Archiving a bunch of old games seems so simple. Leave it to me to make it complicated.

9 thoughts on “Archivist’s Burden

  1. Reimar

    There is “fuseiso”, and it is even part of the latest Ubuntu version so it can’t be very obscure.
    I have it installed because contrary to the in-kernel driver it also handles other image formats like NRG etc.
    And for ripping, I’d suggest to try to automate one of the programs created for that task, e.g. k3b. I don’t know if/how easily any of those can be used from the commandline but it might be possible.

  2. Adam Ehlers Nyholm Thomsen

    What about copy protection schemes? Assuming said historians posses some kind of emulator and want to play the games?

  3. lockecole2

    I’d use cdrdao (http://cdrdao.sf.net) to copy the disc contents to your harddisk, then use bchunk (http://he.fi/bchunk/) to split the disc into tracks, which can then be individually processed. Both are easily automatable command-line programs.

    The advantage to this is that cdrdao can also correctly copy (with the right mode setting) any Mode-2 tracks that exist, which I have seen with some Japanese games.

    You may also want to check out http://redump.org for their recommendations, as they’re a bit crazier about “correct” dumping than you seem to be.

  4. Andrew

    Just a FYI for Mac’s insistance of putting crap files everywhere on any drive attached – while it still will do this, using a file called .metadata_never_index appears to stop the indexing and some other things it does (it still creates the “recycling” folders annoyingly though).

    As far as I am awre the filesystem doesn’t matter. It’s done it to me on NTFS and FAT32 drives (never bothered with ext3, being a mainly Windows user – although maybe there’s a good enough ext3 driver for Windows. Shame about driver signing in 64 bit versions though, sigh).

    Good info though, I’ll be interested when you get the python scripts done. The only issue is always copy protection – most of the time at least however you can read the data, even if then you won’t be able to use the files on them without the original CD’s (for Windows things). I’d also wonder if anyone has made any work into getting commercial DVD readers to read propitiatory DVD’s from older consoles.

  5. Owen S

    I’d personally vote for FLAC for the audio, on the basis that it seems to be more popular (I have come across tracks in FLAC on the internet, but never ALAC).

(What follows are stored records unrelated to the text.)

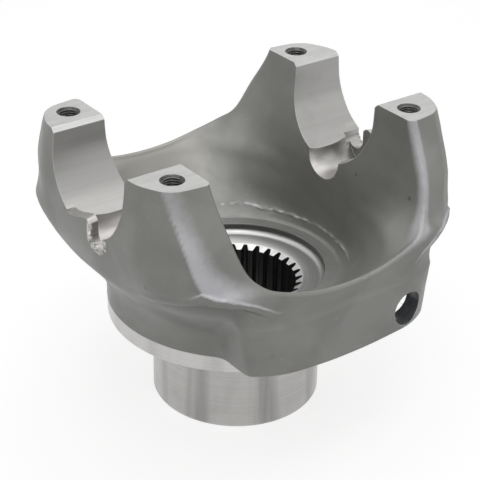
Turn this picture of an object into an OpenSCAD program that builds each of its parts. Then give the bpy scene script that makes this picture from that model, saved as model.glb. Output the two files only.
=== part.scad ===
// Half-round end yoke for a heavy driveline: one steel forging with a splined
// hub, a turned sealing journal, an open bowl and two ears. Each ear carries a
// half-round seat for a bearing cap between two tapped tips.
// Frame: origin at the middle of the hub's flat end, Z up through the spline,
// X along the axis of the two bearing seats.

/* [Ears and bearing seats] */
// Height of the tapped tip faces above the hub's flat end
tip_z = 151; // [149:0.5:153]
// Height of the axis of the bearing seats
seat_z = 141; // [139:0.5:142]
// Radius of the half-round bearing seats
seat_r = 30; // [28:0.25:31]
// Break on the long edges of each seat at the tip faces
seat_break = 2; // [1:0.25:3]
// Distance from the hub axis to the inner face of the retaining lips
lip_x = 80; // [78:0.5:82]
// Height of the highest point of the retaining lips
lip_z = 121.5; // [118:0.1:123]
// Width of the notch beside each retaining lip
notch_w = 10.7; // [8:0.5:12]
// Height of the bottom of the notch
notch_z = 107; // [106:0.5:108]
// Radius of the trough under each seat
trough_r = 9.4; // [8:0.2:10]
// Height of the centre line of that trough
trough_z = 113; // [112:0.5:114]

/* [Tapped tips] */
// Distance between the tapped holes along the seat axis
hole_pitch_x = 133.6; // [130:0.2:136]
// Distance between the tapped holes across a seat
hole_pitch_y = 86; // [84:0.5:88]
// Core radius of the tapped holes
hole_r = 4.4; // [4.2:0.1:5.2]
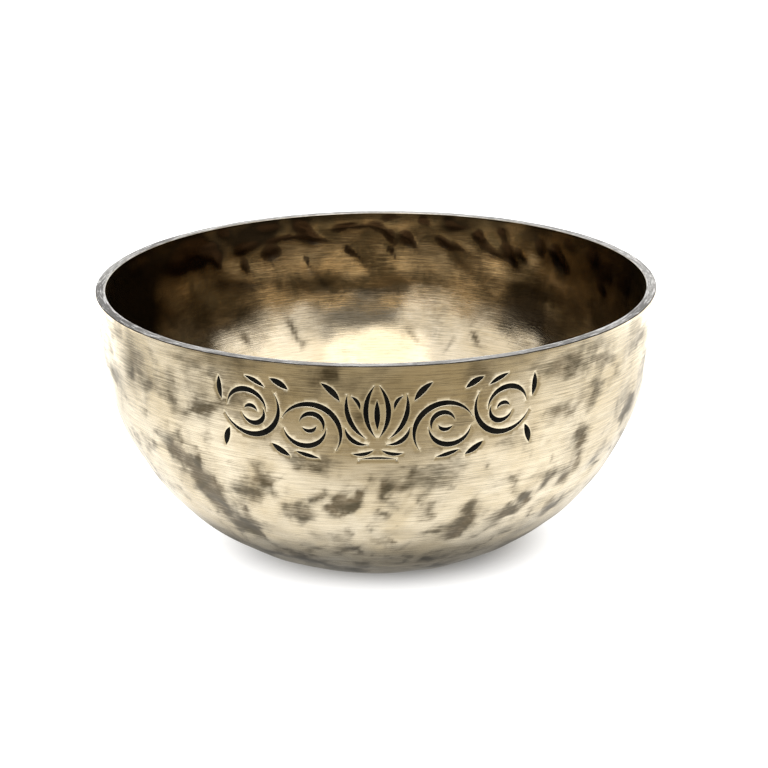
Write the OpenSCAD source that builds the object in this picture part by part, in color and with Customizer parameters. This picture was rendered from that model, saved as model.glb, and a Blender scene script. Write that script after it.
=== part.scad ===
// Singing bowl, hand-hammered bell bronze, with a black-filled engraved band
// Origin: centre of the flat base, on the surface the bowl stands on.
// +Z is up the bowl's axis. The engraving faces -Y.

/* [Bowl] */
// Outer diameter at the lip
bowl_d = 180; // [150:1:220]
// Overall height as a share of the diameter
height_ratio = 0.505; // [0.5:0.005:0.58]
// Diameter of the flat that the bowl stands on
base_d = 48; // [40:1:60]
// Angle at which the belly leaves the flat
base_angle = 8.5; // [6:0.5:12]
// Angle at which the belly turns into the nearly upright side
side_angle = 82; // [80:0.5:84]

/* [Wall and lip] */
// Thickness of the beaten wall
wall_t = 2.6; // [2:0.1:3.2]
// Width of the ground flat on top of the lip
lip_t = 3.1; // [2.6:0.1:4]
// Height of the upright band below the lip
lip_h = 3; // [2:0.5:5]
// Height over which the lip thickens inward
lip_taper = 7; // [5:0.5:12]
// Broken edge on the inside and outside of the lip
lip_chamfer = 0.3; // [0.2:0.05:0.5]

/* [Engraved band] */
// Distance from the lip down to the middle of the band
band_drop = 17; // [15:0.5:24]
// Scale of the ornament
band_scale = 1; // [0.8:0.05:1.05]
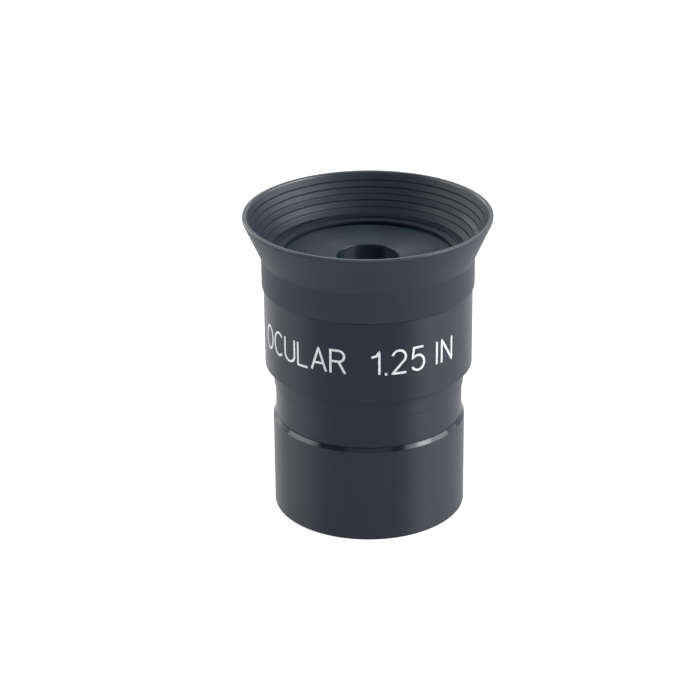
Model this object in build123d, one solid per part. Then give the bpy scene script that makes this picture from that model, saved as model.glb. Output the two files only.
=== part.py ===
from build123d import *
import math
import os

# A telescope eyepiece of 10 mm focal length for 1.25 inch focusers, with a flared rubber eyecup.
# Millimetres. The origin is the centre of the foot of the nosepiece, and +Z runs along the
# optical axis towards the eye. Nearly every piece is turned, so it is given as half a section:
# points of (radius, height), up its outside and down its inside. A third value bows the edge that
# ends there, hollow if positive and rounded if negative.

# Broken edges and chamfers
EDGE_BREAK = 0.10
HOLE_BREAK = 0.12
GROOVE_CHAMFER = 0.20
BORE_CHAMFER = 0.25
CHAMFER = 0.30
RING_CHAMFER = 0.40

# Heights along the optical axis
NOSE_SHOULDER = 16.43
NOSE_CHAMFER_FOOT = 15.84
NECK_TOP = 21.72
BARREL_FOOT = 25.29
BARREL_TOP = 38.95
GRIP_GROOVE_FOOT = 40.28
GRIP_GROOVE_TOP = 41.88
CELL_SEAT = 41.50
HEAD_TOP = 43.50
LENS_SHOULDER = 40.60
FIELD_STOP_EDGE = 23.02
STOP_SHOULDER = 23.85
WEB_FOOT = 31.00
CELL_FOOT = 26.40
EYECUP_FOOT = 38.98
FLARE_FOOT = 44.00
RIM_FOOT = 50.42
RIM_TOP = 50.90
LIP_FOOT = 43.75
LEDGE = 44.80

# Radii of what shows outside
NOSE = 15.85
NECK = 15.37
STEP_RING = 15.59
BARREL = 16.99
EYECUP_BAND = 17.29
EYECUP_RIM = 20.17
RIM_INSIDE = 19.51
LIP = 13.85
EXIT_HOLE = 5.04

# Radii inside, and the clearances that the pieces go together with
EYECUP_SEAT = 15.60
GRIP_GROOVE = 15.15
FLANGE = 14.25
CELL_BODY = 8.50
NECK_BORE = 14.00
STOP_LAND = 12.50
NOSE_SPIGOT = 13.95
SPIGOT_BORE = 12.60
STOP_HUB = 11.50
NOSE_BORE = 13.60
SLIP = 0.05
FACE_GAP = 0.02

# Threads, as closed flights
NOSE_RELIEF = 0.75
NOSE_PITCH = 0.75
NOSE_FLIGHTS = 6
NOSE_THREAD_DEPTH = 0.40
FILTER_MINOR = 13.925
FILTER_MAJOR = 14.25
FILTER_PITCH = 0.60
FILTER_FLIGHTS = 7
FILTER_MOUTH = 14.45
FILTER_FOOT = 0.55
BAFFLE_PITCH = 0.80
BAFFLE_FLIGHTS = 10
BAFFLE_DEPTH = 0.30
BAFFLE_FOOT = 5.60
BAFFLE_LEAD = 0.30
BAFFLE_RUNOUT = 0.60
BORE_TAPER = 1.00
CREST_SHARE = 0.25
ROOT_SHARE = 0.125

# Optics: two equal cemented doublets with their crowns face to face
LENS = 5.75
OUTER_CURVE = 60.0
INNER_CURVE = 9.70
CROWN_THICK = 4.40
FLINT_THICK = 1.20
LENS_GAP = 0.50
CEMENT = 0.01
LENS_SLIP = 0.03
SPACER_WALL = 0.70
CELL_RELIEF = 0.10

# Rings with spanner slots
RETAINER = 6.45
RETAINER_BORE = 5.00
RETAINER_THICK = 1.70
LOCK_RING = 12.30
LOCK_RING_THICK = 2.40
SLOT_WIDTH = 1.20
SLOT_DEPTH = 0.80
FIELD_STOP = 4.66
FIELD_STOP_THICK = 1.15
KNIFE_EDGE = 0.08

# Crests of the ridges inside the eyecup, from the rim down
RIDGES = [(18.65, 49.80), (18.12, 48.78), (17.53, 47.84), (16.91, 46.96), (16.40, 45.93)]
SCALLOP_BOW = 0.17
LEDGE_OUTSIDE = 15.45
RIM_CORNER = 0.15
LIP_CORNER = 0.30
CORNER_BOW = 1 - math.sqrt(0.5)


def turned(points):
    """The solid turned from half a section, whose points are (radius, height) or (radius, height, bow)."""
    edges = []
    for start, end in zip(points[-1:] + points[:-1], points):
        bow = end[2] if len(end) == 3 else 0
        join = SagittaArc(start[:2], end[:2], bow) if bow else Line(start[:2], end[:2])
        edges.append(join.edge())
    return revolve(Plane.XZ * make_face(edges), Axis.Z)


def flights(crest, root, foot, pitch, count):
    """The section of a thread cut as closed flights, from foot upwards, as outline points."""
    points = []
    for turn in range(count):
        start = foot + turn * pitch
        middle = start + pitch * (1 + CREST_SHARE) / 2
        half_root = pitch * ROOT_SHARE / 2
        points.append((crest, start))
        points.append((crest, start + pitch * CREST_SHARE))
        points.append((root, middle - half_root))
        points.append((root, middle + half_root))
    points.append((crest, foot + count * pitch))
    return points


def rise(curve, radius):
    """How far a spherical surface of that curvature radius falls back at a radius from the axis."""
    return curve - math.sqrt(curve**2 - radius**2)


def spanner_slots(radius, face):
    """The cutter for two slots across a ring, opening downwards at the height of its lower face."""
    return Pos(0, 0, face) * Box(3 * radius, SLOT_WIDTH, 2 * SLOT_DEPTH)


def make_nosepiece():
    thread_foot = NOSE_SHOULDER + NOSE_RELIEF
    spigot_top = STOP_SHOULDER - FIELD_STOP_THICK - 3 * FACE_GAP
    root = NOSE_SPIGOT - NOSE_THREAD_DEPTH
    baffle_root = NOSE_BORE + BAFFLE_DEPTH
    baffle_top = BAFFLE_FOOT + BAFFLE_PITCH * BAFFLE_FLIGHTS + BAFFLE_RUNOUT
    outside = [
        (FILTER_MOUTH, 0),
        (NOSE - EDGE_BREAK, 0),
        (NOSE, EDGE_BREAK),
        (NOSE, NOSE_CHAMFER_FOOT),
        (NECK, NOSE_SHOULDER),
        (root, NOSE_SHOULDER),
        *flights(NOSE_SPIGOT, root, thread_foot, NOSE_PITCH, NOSE_FLIGHTS),
        (NOSE_SPIGOT - CHAMFER, spigot_top),
    ]
    inside = [
        *flights(FILTER_MINOR, FILTER_MAJOR, FILTER_FOOT, FILTER_PITCH, FILTER_FLIGHTS),
        (NOSE_BORE, BAFFLE_FOOT - BAFFLE_LEAD),
        *flights(NOSE_BORE, baffle_root, BAFFLE_FOOT, BAFFLE_PITCH, BAFFLE_FLIGHTS),
        (NOSE_BORE, baffle_top),
        (SPIGOT_BORE, baffle_top + BORE_TAPER),
        (SPIGOT_BORE, spigot_top),
    ]
    return turned(outside + inside[::-1])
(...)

  6. Multimedia Mike Post author

    @Reimar: Thanks for the fuseiso tip. That might be just what I need.

    @Adam: Honestly, copy protection doesn’t factor very heavily into my collection. I have played hundreds of these games and have rarely encountered copy protection schemes. Back in the old days, some developers used strange tricks to encode sectors on floppy discs such that they were difficult to copy back. That’s not especially common for CD-ROMs (if such techniques even exist).

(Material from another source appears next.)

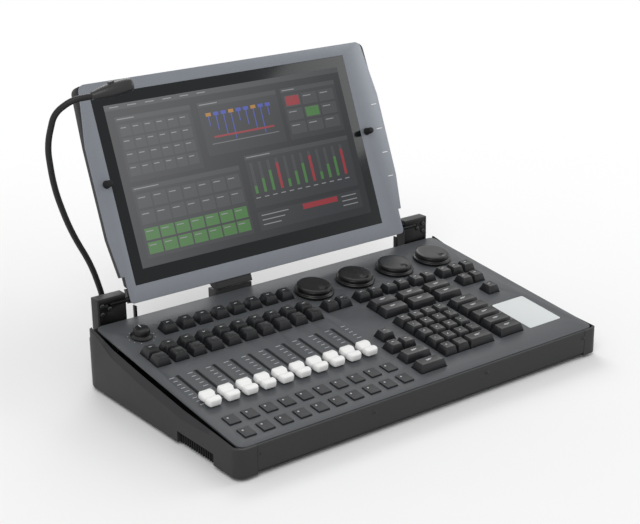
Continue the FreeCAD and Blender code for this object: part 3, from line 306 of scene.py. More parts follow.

    @ lockecole2: Thanks for the links. I am aware of redump; I remember reading it and thinking that they go through way more trouble than I want to.

  7. Reimar

    I think copy protection isn’t an issue because most of those games are probably from the time frame where 600 MB of hard disk storage would cost a good deal more than the games did. If the copy in and of itself is more expensive than the original, a special copy protection is quite pointless.
    After that, the next step of copy protection was to just link some data multiple times from the ISO header, I think e.g. the Tomb Raider CD thus claimed to contain almost 2 GB of data. I think that was about the time when CD burners became affordable but no really sophisticated software for them was available.

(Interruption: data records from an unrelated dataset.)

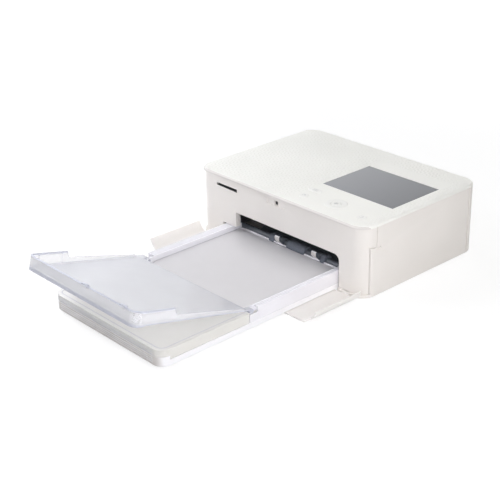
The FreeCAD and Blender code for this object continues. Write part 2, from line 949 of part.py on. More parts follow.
def top_cover():
    plate = slab(0, s.seam_z, s.body_h, s.top_round)
    bottoms = [rod("z", (s.key_board_z + s.board_t, s.seam_z), place, s.post_r)
               for place in key_post_places()]
    bottoms += [rod("z", (s.reader_top + s.board_t, s.seam_z), place, s.post_r)
                for place in reader_post_places()]
    window = window_box(s.static_gap, s.body_h - s.window_sink - s.window_t, s.body_h + s.overrun)
    through = window_box(-s.window_ledge, s.seam_z - s.overrun, s.body_h)
    pin = rod("z", (s.seam_z - s.overrun, s.ink_door_top + s.ink_pin_h + s.seam_gap), ink_axis(),
              s.ink_pin_r + s.spin_fit)
    return cut(fuse(plate, *bottoms), window, through, pin, *key_cutters())


def window_box(grow, low, high):
    return box((s.screen_x - s.screen_w / 2 - grow, s.screen_x + s.screen_w / 2 + grow),
               (s.screen_y - s.screen_d / 2 - grow, s.screen_y + s.screen_d / 2 + grow),
               (low, high))


def pill(x, y, half, radius, span):
    """A flat key shape with round ends, along X."""
    return fuse(rod("z", span, (x - half, y), radius), rod("z", span, (x + half, y), radius),
                box((x - half, x + half), (y - radius, y + radius), span))


def key_post_places():
    left, right = s.key_board_left + s.post_inset, s.key_board_right - s.post_inset
    front, rear = -s.key_board_front + s.post_inset, key_board_rear - s.post_inset
    return (left, front), (right, front), (left, rear), (right, rear)


def reader_post_places():
    left = -s.card_x - s.reader_board_w / 2 + s.post_inset
    right = -s.card_x + s.reader_board_w / 2 - s.post_inset
    front = inner_face + s.seam_gap + s.post_inset
    rear = inner_face + s.seam_gap + s.reader_d - s.post_inset
    return (left, front), (right, front), (left, rear), (right, rear)


def ink_door():
    wall = ring(0, s.ink_door_t, s.ink_door_low, s.ink_door_top)
    side = box((0, beyond_x), (low_seam_y + s.seam_gap, s.ink_axis_y), (0, s.body_h))
    step = box((0, beyond_x), (-beyond_y, high_seam_y + s.seam_gap),
               (s.side_step_z - s.seam_gap, s.body_h))
    finger = box((half_w - s.ink_door_t / 2, beyond_x),
                 (-s.finger_y - s.finger_w, -s.finger_y),
                 (s.side_step_z - s.seam_gap - s.finger_h, s.side_step_z))
    panel = cut(common(wall, side), step, finger)
    barrel = rod("z", (s.ink_door_low, s.ink_door_top), ink_axis(), s.ink_axis_in)
    pins = rod("z", (s.ink_door_low - s.ink_pin_h, s.ink_door_top + s.ink_pin_h), ink_axis(),
               s.ink_pin_r)
    return fuse(panel, barrel, pins)


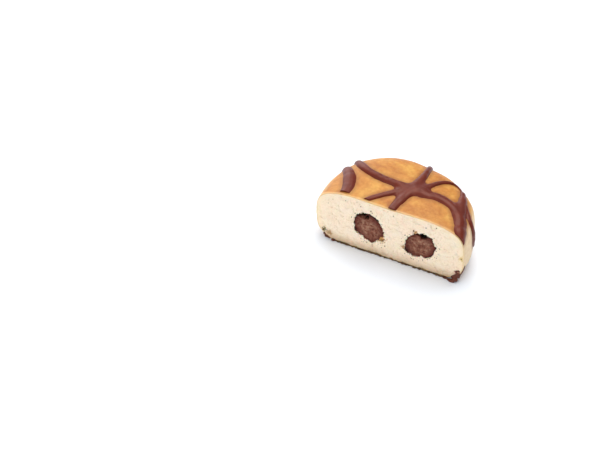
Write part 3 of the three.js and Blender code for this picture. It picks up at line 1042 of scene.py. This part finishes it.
def from_filling_middle(point, filling):
    """How far out a point of the cream's face is: 0 in the middle and 1 at its plain outline."""
    _, x, z, half_width, half_height, lean, _ = filling
    up = (point.z - z) / half_height
    across = (point.x - x + lean * (point.z - z)) / half_width
    return math.hypot(across, up)


def mark_chocolate(obj, pieces):
    """Stores how far each point of the crust is from chocolate, in millimetres."""
    scene_now = bpy.context.evaluated_depsgraph_get()
    trees = [BVHTree.FromObject(piece, scene_now) for piece in pieces]
    apart = obj.data.attributes.new("from_chocolate", "FLOAT", "POINT")
    for vertex, entry in zip(obj.data.vertices, apart.data):
        entry.value = min(tree.find_nearest(vertex.co)[3] for tree in trees) / MM


mark_rim(crumb, from_middle)
mark_chocolate(crust, (drizzle, arc))
for filling in FILLINGS:
    mark_rim(creams[filling[0]], lambda point: from_filling_middle(point, filling))
wear(crust, golden_crust())
wear(crumb, yeast_crumb())
cream_material = chocolate_cream()
for cream in creams.values():
    wear(cream, cream_material)
milk_chocolate = set_chocolate("set_milk_chocolate", "#5B190A", "#672110", 0.42)
dark_chocolate = set_chocolate("pooled_milk_chocolate", "#42190D", "#6B3424", 0.35)
for piece in (drizzle, arc):
    wear(piece, milk_chocolate)
for piece in (foot_left, foot_right):
    wear(piece, dark_chocolate)
wear(bits, browned_base())

# ---- Camera, floor and light ---------------------------------------------------------------

FRAME_WIDTH = 600
FRAME_HEIGHT = 450
SENSOR = 36  # its width in millimetres
ELEVATION = math.radians(45.19)
TURN = math.radians(25.15)  # the camera stands to the right of straight in front
DISTANCE = 1037.2  # to the shapes' origin along the view, in millimetres
FOCAL_PIXELS = 1927
ORIGIN_PIXEL = (386.18, 257.57)  # where the shapes' origin is in the picture


def add_camera():
    """Puts the camera where the photograph was taken from."""
    back = Vector(
        (
            math.sin(TURN) * math.cos(ELEVATION),
            -math.cos(TURN) * math.cos(ELEVATION),
            math.sin(ELEVATION),
        )
    )
    right = Vector((0, 0, 1)).cross(back).normalized()
    up = back.cross(right)
    across = (ORIGIN_PIXEL[0] - FRAME_WIDTH / 2) / FOCAL_PIXELS
    down = (ORIGIN_PIXEL[1] - FRAME_HEIGHT / 2) / FOCAL_PIXELS
    camera = bpy.data.objects.new("camera", bpy.data.cameras.new("camera"))
    bpy.context.scene.collection.objects.link(camera)
    camera.data.sensor_width = SENSOR
    camera.data.lens = FOCAL_PIXELS / FRAME_WIDTH * SENSOR
    spot = ORIGIN + (back - across * right + down * up) * DISTANCE * MM
    camera.matrix_world = Matrix.Translation(spot) @ Matrix((right, up, back)).transposed().to_4x4()
    bpy.context.scene.camera = camera


def add_area_light(name, spot, size, power):
    """A softbox that faces the doughnut, with its place and size in metres and power in watts."""
    light = bpy.data.lights.new(name, "AREA")
    light.size = size
    light.energy = power
    lamp = bpy.data.objects.new(name, light)
    bpy.context.scene.collection.objects.link(lamp)
    lamp.location = spot
    lamp.rotation_euler = (-Vector(spot)).to_track_quat("-Z", "Y").to_euler()


add_camera()
bpy.ops.mesh.primitive_plane_add(size=4)  # metres
floor = bpy.context.object
floor.name = "floor"
wear(floor, studio_floor(), smooth=False)
add_area_light("top_softbox", (0.06, 0.28, 1.07), size=0.8, power=10)
add_area_light("front_softbox", (-0.35, -1.2, 0.6), size=1.8, power=10.5)
add_area_light("backdrop", (-1.25, 1.15, 0.78), size=1.5, power=17.5)

world = bpy.data.worlds.new("studio")
bpy.context.scene.world = world
world.use_nodes = True
background = world.node_tree.nodes["Background"]
background.inputs["Color"].default_value = (0.95, 0.98, 1, 1)  # slightly cool daylight
background.inputs["Strength"].default_value = 0.42
bpy.context.scene.view_settings.view_transform = "Standard"

# ---- Pieces and the frame ------------------------------------------------------------------

for piece, slot, nodes in (
    (crust, "dough", ["dough"]),
    (crumb, "dough", []),
    (creams["left"], "chocolate_cream", ["filling_left"]),
    (creams["right"], "chocolate_cream", ["filling_right"]),
    (drizzle, "chocolate", ["chocolate_drizzle"]),
    (arc, "chocolate", ["chocolate_arc"]),
    (foot_left, "chocolate", ["chocolate_foot_left"]),
    (foot_right, "chocolate", ["chocolate_foot_right"]),
    (bits, "chocolate", []),
):
    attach(piece, "root")
    if nodes:
        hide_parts(*nodes)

  8. Multimedia Mike Post author

    @Reimar: The capacity thing was certainly true at the start of the CD-ROM era. Copying a whole disc (assuming the CD-ROM was filled) to an HD was wasteful and CD burners were prohibitively expensive. But I have a fair number of games from 2000 on which lack any form of copy protection. I’m pretty sure that the people who make, e.g., educational titles aren’t as worried about 0-day piracy as some of the hotter, more hyped titles.